Quantitative Results
The evaluation yielded insightful quantitative results:
- Overall Performance: The overall pass rates for the tested LLMs ranged between 51.7% and 53.9%, with the combined average being 52.7%.
- Task-Specific Performance: The performance of the LLMs varied significantly across different task categories. For instance, tasks like "Node-Join" and "Scheduling Priority" saw higher success rates, while more complex tasks like "Cluster Upgrade" and "NetworkPolicy" had lower success rates.
- Summary: The results indicated that the success rate of LLMs decreases as the complexity of the tasks increases. Or in other words: The more complex the tasks, the lower the success rate. The following illustration shows this in more detail.
Qualitative Results
In addition to this, our evaluation resulted in the following qualitative findings:
- Built-in LLMs provide lower-quality responses compared to current-generation foundational models.

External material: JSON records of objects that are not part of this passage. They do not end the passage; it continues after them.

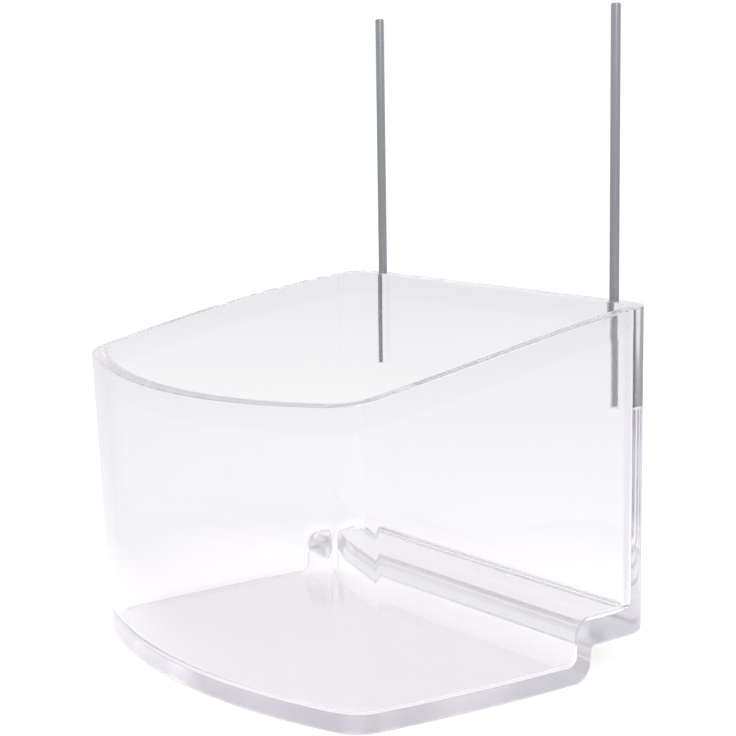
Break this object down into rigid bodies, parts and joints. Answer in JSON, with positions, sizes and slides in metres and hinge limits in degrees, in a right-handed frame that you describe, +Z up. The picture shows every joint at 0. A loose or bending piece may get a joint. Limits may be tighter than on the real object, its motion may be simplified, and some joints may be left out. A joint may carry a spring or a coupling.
{
  "type": "hanging small-pet food cup",
  "caption": "Clear moulded food cup with a flat back, bowed front and stepped rear foot, hung on two straight steel rods in its back wall.",
  "frame": {"origin": "on the surface that the cup stands on, under the middle of the bounding box", "axes": "+Z up along the rods, +Y out of the flat back, -Y out of the bowed front, +X across the cup"},
  "size_m": [0.1056, 0.0866, 0.1349],
  "materials": {
    "clear_plastic": "clear, polished as moulded, faint lavender tint in thick sections",
    "steel_wire": "plain drawn wire, mid grey"
  },
  "bodies": {
    "cup": {"cup": "clear_plastic"},
    "left_rod": {"left_rod": "steel_wire"},
    "right_rod": {"right_rod": "steel_wire"}
  },
  "joints": [
    {"name": "left_rod_withdrawal", "type": "slide", "parent": "cup", "child": "left_rod", "axis": [0, 0, 1], "range_m": [0, 0.026]},
    {"name": "right_rod_withdrawal", "type": "slide", "parent": "cup", "child": "right_rod", "axis": [0, 0, 1], "range_m": [0, 0.026]}
  ]
}
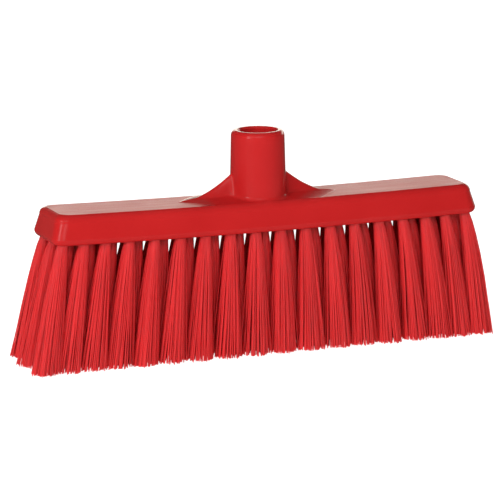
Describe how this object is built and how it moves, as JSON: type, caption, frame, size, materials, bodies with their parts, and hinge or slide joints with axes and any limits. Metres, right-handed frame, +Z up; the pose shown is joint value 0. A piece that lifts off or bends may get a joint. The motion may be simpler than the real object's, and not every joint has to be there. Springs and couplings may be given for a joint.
{
  "type": "push broom head",
  "caption": "Red upright push broom head: moulded block with a threaded handle socket on top and staggered rows of splayed stiff bristle tufts held by wire anchors.",
  "frame": {"origin": "on the floor under the middle of the head, at the trimmed ends of the tufts", "axes": "+X along the block, -Y is the front, +Z up along the handle socket"},
  "size_m": [0.333, 0.0688, 0.1507],
  "materials": {
    "block_plastic": "satin moulded polypropylene with a finely textured flat top",
    "filament": "straight extruded polyester filament, satin",
    "filament_root": "folded filament inside its hole",
    "anchor_wire": "flat stainless wire"
  },
  "bodies": {
    "head": {"block": "block_plastic", "front_tuft_roots": "filament_root", "second_tuft_roots": "filament_root", "third_tuft_roots": "filament_root", "back_tuft_roots": "filament_root", "end_tuft_roots": "filament_root", "front_anchors": "anchor_wire", "second_anchors": "anchor_wire", "third_anchors": "anchor_wire", "back_anchors": "anchor_wire", "end_anchors": "anchor_wire"},
    "front_row": {"front_tufts_left": "filament", "front_tufts_middle": "filament", "front_tufts_right": "filament"},
    "second_row": {"second_tufts_left": "filament", "second_tufts_middle": "filament", "second_tufts_right": "filament"},
    "third_row": {"third_tufts_left": "filament", "third_tufts_middle": "filament", "third_tufts_right": "filament"},
    "back_row": {"back_tufts_left": "filament", "back_tufts_middle": "filament", "back_tufts_right": "filament"},
    "end_tufts": {"end_tuft_left": "filament", "end_tuft_right": "filament"}
  },
  "joints": [
    {"name": "front_row_flex", "type": "hinge", "parent": "head", "child": "front_row", "pos_m": [0, -0.01862, 0.0797], "axis": [1, 0, 0], "range_deg": [-15, 15], "stiffness_Nm_per_rad": 0.2},
    {"name": "second_row_flex", "type": "hinge", "parent": "head", "child": "second_row", "pos_m": [0, -0.00931, 0.0797], "axis": [1, 0, 0], "range_deg": [-15, 15], "stiffness_Nm_per_rad": 0.19},
    {"name": "third_row_flex", "type": "hinge", "parent": "head", "child": "third_row", "pos_m": [0, 0.00931, 0.0797], "axis": [1, 0, 0], "range_deg": [-15, 15], "stiffness_Nm_per_rad": 0.19},
    {"name": "back_row_flex", "type": "hinge", "parent": "head", "child": "back_row", "pos_m": [0, 0.01862, 0.0797], "axis": [1, 0, 0], "range_deg": [-15, 15], "stiffness_Nm_per_rad": 0.2},
    {"name": "end_tufts_flex", "type": "hinge", "parent": "head", "child": "end_tufts", "pos_m": [0, 0, 0.0797], "axis": [1, 0, 0], "range_deg": [-15, 15], "stiffness_Nm_per_rad": 0.03}
  ],
  "couplings": [
    {"joint": "second_row_flex", "follows": "front_row_flex", "ratio": 1},
    {"joint": "third_row_flex", "follows": "front_row_flex", "ratio": 1},
    {"joint": "back_row_flex", "follows": "front_row_flex", "ratio": 1},
    {"joint": "end_tufts_flex", "follows": "front_row_flex", "ratio": 1}
  ]
}
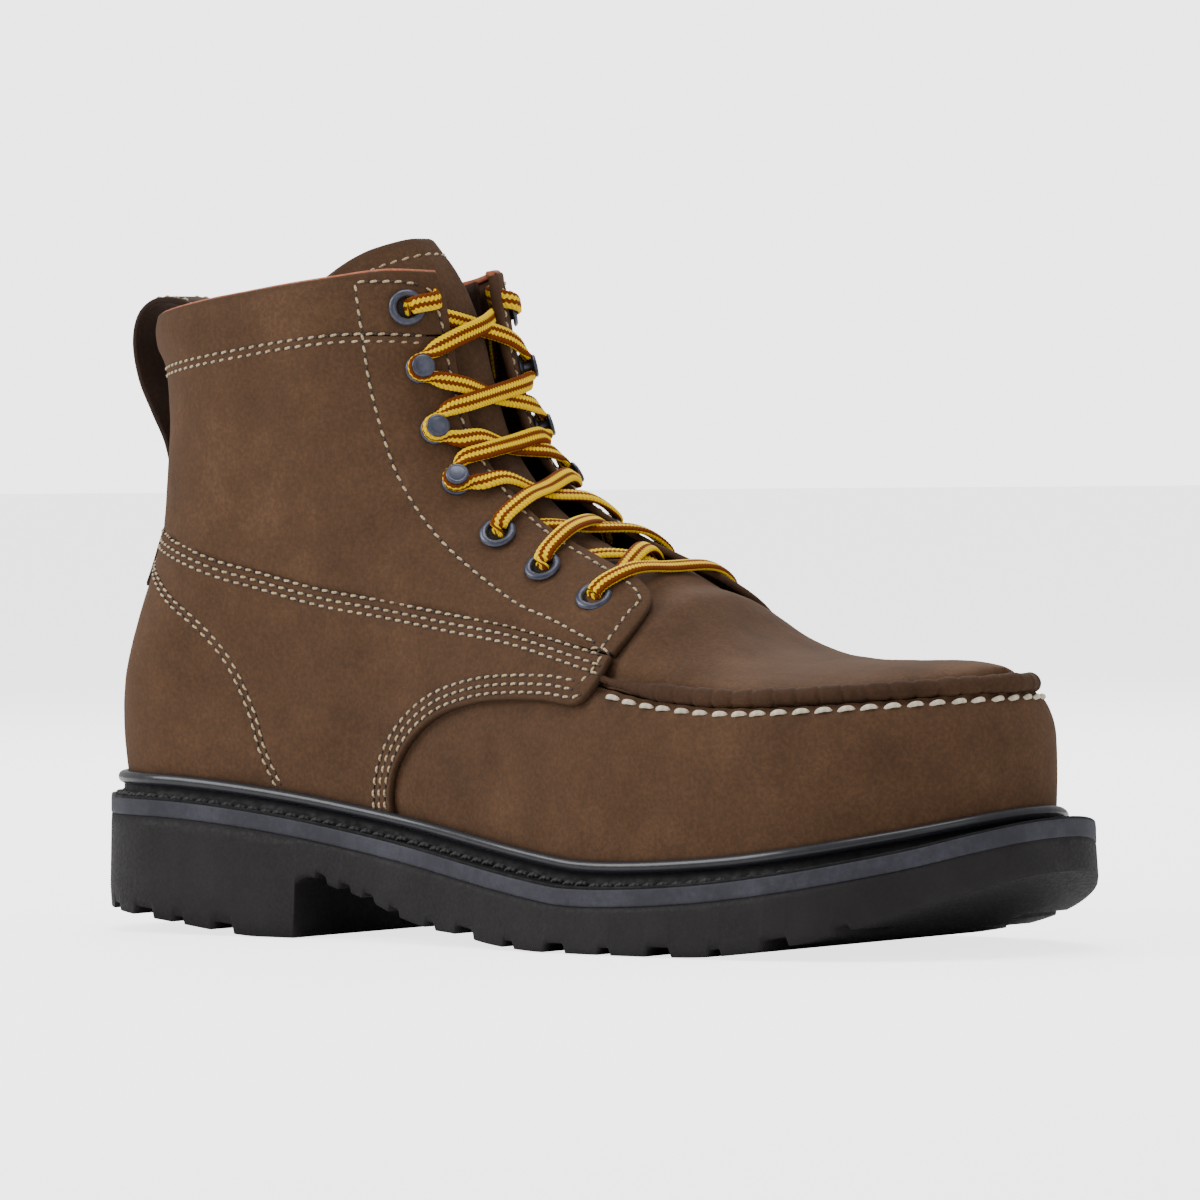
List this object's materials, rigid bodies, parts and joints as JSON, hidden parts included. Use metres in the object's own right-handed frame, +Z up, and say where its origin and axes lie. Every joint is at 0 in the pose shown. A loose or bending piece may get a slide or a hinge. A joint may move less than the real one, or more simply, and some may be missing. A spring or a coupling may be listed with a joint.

- The optimal way to use LLMs is through human-in-the-loop scenarios.
- LLMs can be considered as unreliable search engines; response quality depends on the training corpus.
- As LLMs improve with addressing simple and obvious problems, detecting misrepresentations becomes more challenging.
- Critical thinking and experience are key differentiators in extracting maximum value from LLMs. Senior DevOps engineers gain more value than junior engineers: the more domain knowledge you have, the faster you can identify false positives and interpret LLM responses.
Our Recommendations
As a result of this evaluation, we recommend the following when using LLMs for creating DevOps prompts:
- Educate teams on the importance and methods of critical thinking through tailored training sessions and workshops.
- Be aware of cognitive load (it may take more time to compensate for misleading LLM responses compared to referring to documentation or the colleague’s advice).
- Use “calibrating” questions to infer the training corpus of each LLM to gauge its ability to provide useful responses (“reverse” Retrieval-Augmented Generation, RAG).
- For corporate users, it is especially important to implement AI/LLM FinOps practices to track costs and ROI across multiple scenarios (SaaS and on-premises solutions), that the developed methodology provides.
Future Evaluations
Looking ahead, we defined several key areas for future assessments:
- Expansion to a Full Benchmark: The evaluation will be expanded to a comprehensive benchmark for Kubernetes tasks, including more granular assessments and additional tasks.
- Evaluation of Additional LLMs/AI Tools: Future evaluations will include more LLMs and AI tools to determine the impact of various factors, such as Retrieval-Augmented Generation (RAG).
- Monitoring Future Developments: Continuous observation of advancements in AI and Kubernetes will be crucial to keep the evaluation framework up-to-date and relevant.
In conclusion, while LLMs show promise in handling simpler Kubernetes tasks, there is significant room for improvement in tackling more complex challenges. The developed methodology provides a solid foundation for ongoing and future evaluations, ensuring that we stay at the forefront of AI and Kubernetes integration.